If there are a few—a very few—things I might tell young writers, or young artists of any kind, they are:

Never be ashamed of your subject, or of your passion for your subject.

Don’t be discouraged!

Don’t be envious of others!

Read widely—what you want to read, and not what someone suggests that you should read.

Forget “should.”

Create your art for your own time, not for posterity.

Create your art for your own generation and for those a little older, and younger, than you. These will constitute your posterity.

Don’t expect to be treated justly by the world, though you might try to treat others justly.

Don’t too quickly make your mind up: You hate something, you love something else.

Don’t too quickly cut yourself off from possibilities of experience.

Don’t give up. Which is to say, don’t be discouraged!

Take all advice with the proverbial grain of salt.

Chris Evert

Tennis Legend and Winner of Eighteen Grand-Slam Titles

Get Off the Sidelines!

Growing up, my siblings and I benefited from my parents’ emphasis on the importance of both sports and academics.
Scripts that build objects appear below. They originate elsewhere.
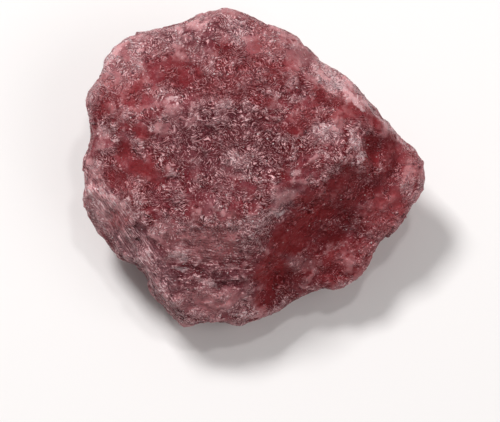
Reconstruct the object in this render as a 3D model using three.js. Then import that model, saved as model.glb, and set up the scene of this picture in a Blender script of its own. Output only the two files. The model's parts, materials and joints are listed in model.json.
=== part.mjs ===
// A hand-sized rough of strawberry quartz: one broken lump, cloudy and wine red, with a broad
// face, a dark flank that drops to a low shelf, and steep broken sides. Millimetres, +Z up. The
// lump stands on the flat underside at Z = 0, and the origin is the middle of its base.
//
// The stone is described in the frame of its broad face: u to the right, v up the face and w out
// of it, with the core at the middle. It is a solid distance, negative inside, made of flat
// facets, an outline, a shelf and broken relief. The mesh is a geodesic ball round the core: each
// vertex moves out along its own ray until it meets the stone, and then the net is evened out.

import * as THREE from "three";
import { mergeVertices } from "three/addons/utils/BufferGeometryUtils.js";
import { ImprovedNoise } from "three/addons/math/ImprovedNoise.js";

// ---------------------------------------------------------------- driving dimensions
const FACE_LEAN = 14; // degrees that the broad face leans towards the front, -Y
const CORE_HEIGHT = 12.8; // from the resting face up to the core
const RIM_TILT = 0.15; // the widest line round the stone rises by this much for each mm of v
const RIM_WANDER = 3.2; // and wanders up and down by up to this
const RIM_WAVES = 1.6; // how quickly it does so on its way round
const WALL_TAPER = 0.15; // the walls lean in by this much for each mm above or below that line
const PLAIN_WALL_AT = 9; // mm from that line at which the outline's points have died away
const PLAIN_WALL_ARC = 16; // degrees to each side over which the walls are evened out there
const PLAIN_WALL_STEP = 3; // degrees between the directions in which that is worked out
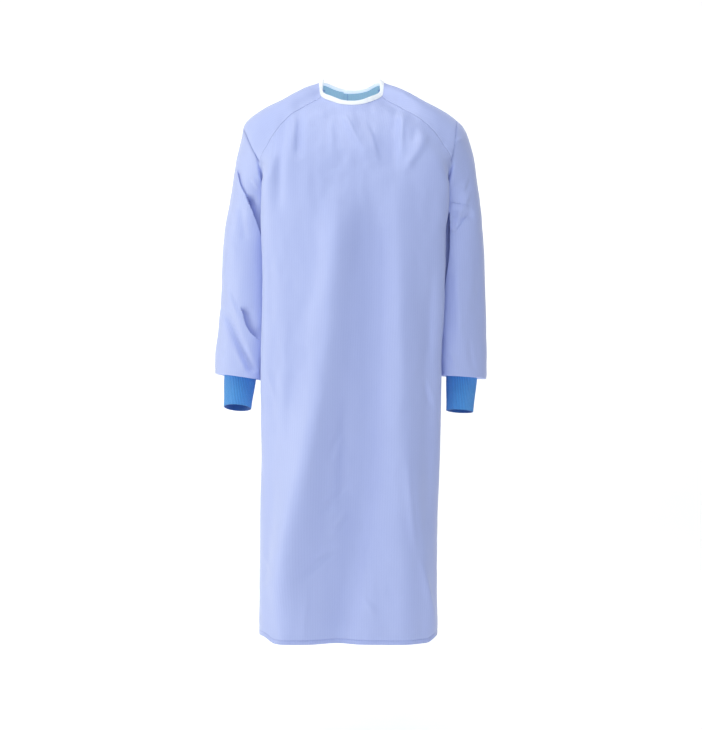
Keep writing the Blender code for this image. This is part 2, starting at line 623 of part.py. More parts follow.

My sister Jeanne and I played the pro tour after high school, and my three other siblings received tennis scholarships at top colleges. My father, a professional tennis coach, was extremely proud of all our achievements. I would often ask him why he got us involved in tennis in the first place. I expected his answer to be that tennis offered opportunities to travel the world, or that playing on the tour was a good way to earn a living or to achieve fame. Instead, he quipped that tennis was a good way of keeping us off the streets and out of trouble. In more reflective moments, he’d say that he wanted to encourage us to set goals for ourselves and to learn the feeling of achievement.

As I get older, my father gets smarter. After having three children of my own, I understand what he meant about the value of setting goals. Having a passion in life, like a sport, keeps you busy and prevents idle time that can lead to temptation and wrong choices. Following a passion is also a source of self-esteem. As my children have grown up, each and every accomplishment has made them feel good about themselves, and as their mother I could not be more proud.